··· RECORDED INFORMATION ···
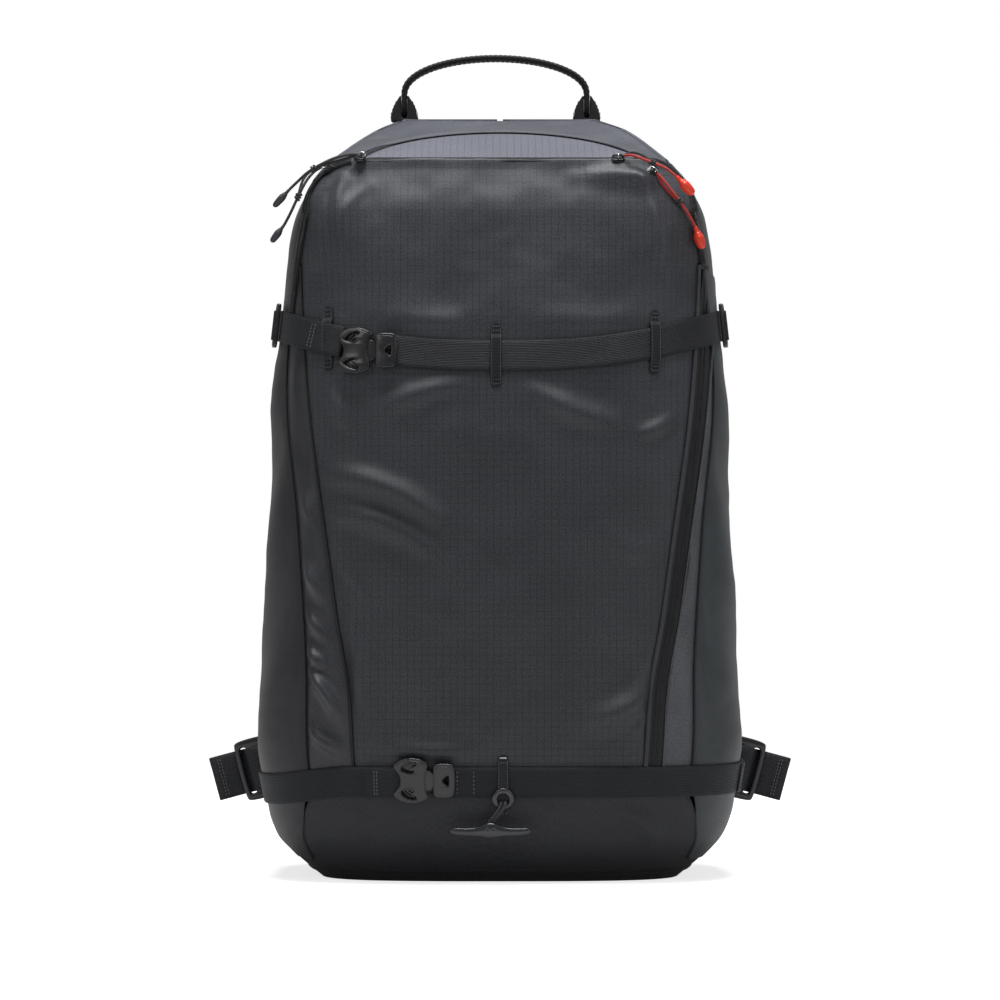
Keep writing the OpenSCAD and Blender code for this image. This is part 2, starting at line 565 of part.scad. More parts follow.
module hip_webbing(side) {
    e = fin_end(side);
    color("#2a2b2f") translate(e) mirror([side > 0 ? 0 : 1, 0, 0]) rotate([0, hip_tilt,
        0]) translate([30.6 + sew, -3.5, -hip_web_w / 2]) cube([16, 7, hip_web_w]);
}

// Zip sliders with a bridge for the pull cord
module slider() {
    difference() {
        union() {
            translate([-slider_l / 2, -1.6, -slider_w / 2]) cube([slider_l, 1.6, slider_w]);
            translate([-slider_l / 2 + 1.5, -slider_t, -1.3]) cube([slider_l - 3, slider_t - 1, 2.6]);
        }
        translate([-1.5, -slider_t + 1, -3]) cube([3, slider_t - 2.4, 6]);
    }
}
slider_h = .5;
// Places a piece on the arc of the main zip, at an angle round it
module on_arc(a, h) {
    n = [0, -sin(top_slope), cos(top_slope)];
    run = arc_r * cos(a) - (arc_r - lid_rise);
    t = [cos(a), -sin(a) * cos(top_slope), -sin(a) * sin(top_slope)];
    u = cross(t, -n);
    c = [arc_r * sin(a), crease_y() + run * cos(top_slope), crease_z + run * sin(top_slope)] + h * n;
    multmatrix([[t[0], -n[0], u[0], c[0]], [t[1], -n[1], u[1], c[1]], [t[2], -n[2], u[2], c[2]],
        [0, 0, 0, 1]]) children();
}
module main_slider_upper() { color("#1c1d20") on_arc(-arc_half, slider_h) slider(); }
low_slider_b = 31; // angle down the top corner's round
function corner_point(side, b) =
    let (x = corner_x + corner_r * sin(b), z = corner_z + corner_r * cos(b)) [side * angle_at(x, z), z];
module main_slider_lower() { color("#1c1d20") on_skin(corner_point(-1, low_slider_b), slider_h
    + .1) rotate([0, -low_slider_b, 0]) slider(); }
pocket_upper_x = 76;
module pocket_slider_upper() { color("#1c1d20") on_skin([angle_at(pocket_upper_x, crease_z), crease_z],
    slider_h - .1) slider(); }
pocket_lower = [98, crease_z - 8];
module pocket_slider_lower() {
    color("#1c1d20") on_skin([angle_at(pocket_lower[0], pocket_lower[1]), pocket_lower[1]], slider_h
        + .1) rotate([0, 50, 0]) slider();
}

// Pull cords, from the sliders to their moulded ends
cords = [
    [[-92.1, -63.25, 468.6], [-97, -66, 468.5], [-105, -69, 466.5], [-114, -70, 462.5],
        [-123.5, -68, 457], [-130, -65, 451.5], [-135.5, -62.5, 446.5]],
    [[-115.6, -54.6, 461.2], [-120, -58, 458], [-124.5, -61, 452.5], [-128, -63, 446],
        [-131.5, -64, 438.5], [-135, -64, 431], [-139, -63, 423.5]],
    [[79.8, -63.4, 468], [85, -66.5, 468], [92, -69, 465.5], [99, -73.8, 462.5], [106, -78.3, 459],
        [113, -80.4, 453.5]],
    [[101.2, -67.2, 456.5], [105, -68.8, 452], [110, -70, 445.5], [115.5, -70.5, 438], [121, -70, 430],
        [125.5, -68.5, 422]]];
end_points = [[-146, -58, 435.5], [-147.5, -60, 412.5], [124, -79.2, 442], [130.5, -66, 408]];
end_w = [6, 6, 8.5, 8.5];
cord_red = ["#161618", "#161618", "#b12b21", "#b12b21"];
end_red = ["#2c2d31", "#2c2d31", "#e13c23", "#e13c23"];
module pull_cord(i) { color(cord_red[i - 1]) sweep(route(cords[i - 1], [0, 1, 0]), tube_profile(cord_d)); }
module pull_end(i) {
    c = cords[i - 1][len(cords[i - 1]) - 1];
    e = end_points[i - 1];
    color(end_red[i - 1]) sweep(route([c + .5 * unit(e - c), e], [0, 1, 0]),
        pad_profile(end_w[i - 1] * .75, end_w[i - 1]));
}

front_panel();
gusset(-1);  // gusset_left
gusset(1);  // gusset_right
side_panel(-1);  // side_panel_left
side_panel(1);  // side_panel_right
bottom_panel();
back_panel();
top_rear_panel();
lid_panel();
frame_sheet();
zip_tape();
back_pad();
lumbar_pad();
keepers();
upper_strap_left();
upper_strap_right();
lower_strap_left();
lower_strap_right();
upper_buckle_socket();
upper_buckle_clip();
lower_buckle_socket();
lower_buckle_clip();
upper_triglides();
toggle_grommet();
toggle();
toggle_cord();
haul_loop();
haul_loop_feet();
shoulder_pad(-1);  // shoulder_pad_left
shoulder_pad(1);  // shoulder_pad_right
shoulder_webbing(-1);  // shoulder_webbing_left
shoulder_webbing(1);  // shoulder_webbing_right
shoulder_ladder(-1);  // shoulder_ladder_left
shoulder_ladder(1);  // shoulder_ladder_right
lower_anchors();
sternum_strap(-1);  // sternum_strap_left
sternum_strap(1);  // sternum_strap_right
hip_fin(-1);  // hip_fin_left
hip_fin(1);  // hip_fin_right
hip_webbing(-1);  // hip_webbing_left
hip_webbing(1);  // hip_webbing_right
hip_ladder(-1);  // hip_ladder_left
hip_ladder(1);  // hip_ladder_right
main_slider_upper();
main_slider_lower();
pocket_slider_upper();
pocket_slider_lower();
pull_cord(1);  // pull_cord_1
pull_cord(2);  // pull_cord_2
pull_cord(3);  // pull_cord_3
pull_cord(4);  // pull_cord_4
pull_end(1);  // pull_end_1
pull_end(2);  // pull_end_2
pull_end(3);  // pull_end_3
pull_end(4);  // pull_end_4
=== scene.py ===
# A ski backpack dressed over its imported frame: cloth shell, webbing, buckles, zips, pads and pulls.
import math

import bpy
import numpy as np
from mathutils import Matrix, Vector


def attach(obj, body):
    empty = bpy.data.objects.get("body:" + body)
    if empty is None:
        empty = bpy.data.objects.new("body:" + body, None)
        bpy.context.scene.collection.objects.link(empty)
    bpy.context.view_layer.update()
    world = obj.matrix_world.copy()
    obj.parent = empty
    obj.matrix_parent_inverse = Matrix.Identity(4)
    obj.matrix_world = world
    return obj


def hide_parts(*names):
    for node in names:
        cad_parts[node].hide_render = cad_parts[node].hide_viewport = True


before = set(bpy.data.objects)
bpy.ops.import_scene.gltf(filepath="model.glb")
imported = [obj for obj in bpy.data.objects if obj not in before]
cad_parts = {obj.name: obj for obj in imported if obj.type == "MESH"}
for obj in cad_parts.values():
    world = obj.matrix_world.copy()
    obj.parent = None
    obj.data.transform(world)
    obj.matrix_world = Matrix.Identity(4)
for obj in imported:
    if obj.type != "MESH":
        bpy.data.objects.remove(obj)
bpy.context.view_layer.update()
mm = 0.001
rng = np.random.default_rng(7)
xWay, yWay, zWay = np.eye(3)


# Camera, level with the middle of the bag
cameraSet = {"distance": 3.0, "height": 0.246, "lens": 164.0}
cameraData = bpy.data.cameras.new("camera")
cameraData.lens = cameraSet["lens"]
cameraData.sensor_width = 36.0
camera = bpy.data.objects.new("camera", cameraData)
camera.location = (0, -cameraSet["distance"], cameraSet["height"])
camera.rotation_euler = (math.radians(90), 0, 0)
bpy.context.scene.collection.objects.link(camera)
bpy.context.scene.camera = camera


# The bag's skin. Lengths are in millimetres and angles in degrees until a mesh is made.
bag = {"width": 314.0, "height": 500.0, "depth": 188.0, "topDrop": 35.0, "topSlope": 19.0, "wall": 2.5}
halfW = bag["width"] / 2
bagH = bag["height"]
backY = bag["depth"] * 0.48
fullY = backY - bag["depth"]
creaseZ = bagH - bag["topDrop"]
creaseY = fullY * 0.633
tanTop = math.tan(math.radians(bag["topSlope"]))
widthShape = [[0, .745], [.026, .841], [.06, .93], [.158, 1], [.292, .985], [.452, .955], [.612, .943],
              [.772, .895], [.852, .852], [.892, .80], [.92, .735], [.944, .66], [.968, .575], [.986, .495],
              [1, .40]]
frontShape = [[0, .63], [.06, .86], [.16, .98], [.4, 1], [.66, .94], [.86, .79], [.93, .633]]
backShape = [[0, .84], [.04, .945], [.12, 1], [.84, 1], [.93, .955], [.97, .84], [.992, .71], [1, .62]]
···
▶ SET EXERCISE
Copy out only the lines above from the one with "pocket_slider_upper();" to the one with "bpy.data.objects.remove(obj)", inclusive, exactly as they stand.

▶ SOLUTION TO THIS EXERCISE
pocket_slider_upper();
pocket_slider_lower();
pull_cord(1);  // pull_cord_1
pull_cord(2);  // pull_cord_2
pull_cord(3);  // pull_cord_3
pull_cord(4);  // pull_cord_4
pull_end(1);  // pull_end_1
pull_end(2);  // pull_end_2
pull_end(3);  // pull_end_3
pull_end(4);  // pull_end_4
=== scene.py ===
# A ski backpack dressed over its imported frame: cloth shell, webbing, buckles, zips, pads and pulls.
import math

import bpy
import numpy as np
from mathutils import Matrix, Vector


def attach(obj, body):
    empty = bpy.data.objects.get("body:" + body)
    if empty is None:
        empty = bpy.data.objects.new("body:" + body, None)
        bpy.context.scene.collection.objects.link(empty)
    bpy.context.view_layer.update()
    world = obj.matrix_world.copy()
    obj.parent = empty
    obj.matrix_parent_inverse = Matrix.Identity(4)
    obj.matrix_world = world
    return obj


def hide_parts(*names):
    for node in names:
        cad_parts[node].hide_render = cad_parts[node].hide_viewport = True


before = set(bpy.data.objects)
bpy.ops.import_scene.gltf(filepath="model.glb")
imported = [obj for obj in bpy.data.objects if obj not in before]
cad_parts = {obj.name: obj for obj in imported if obj.type == "MESH"}
for obj in cad_parts.values():
    world = obj.matrix_world.copy()
    obj.parent = None
    obj.data.transform(world)
    obj.matrix_world = Matrix.Identity(4)
for obj in imported:
    if obj.type != "MESH":
        bpy.data.objects.remove(obj)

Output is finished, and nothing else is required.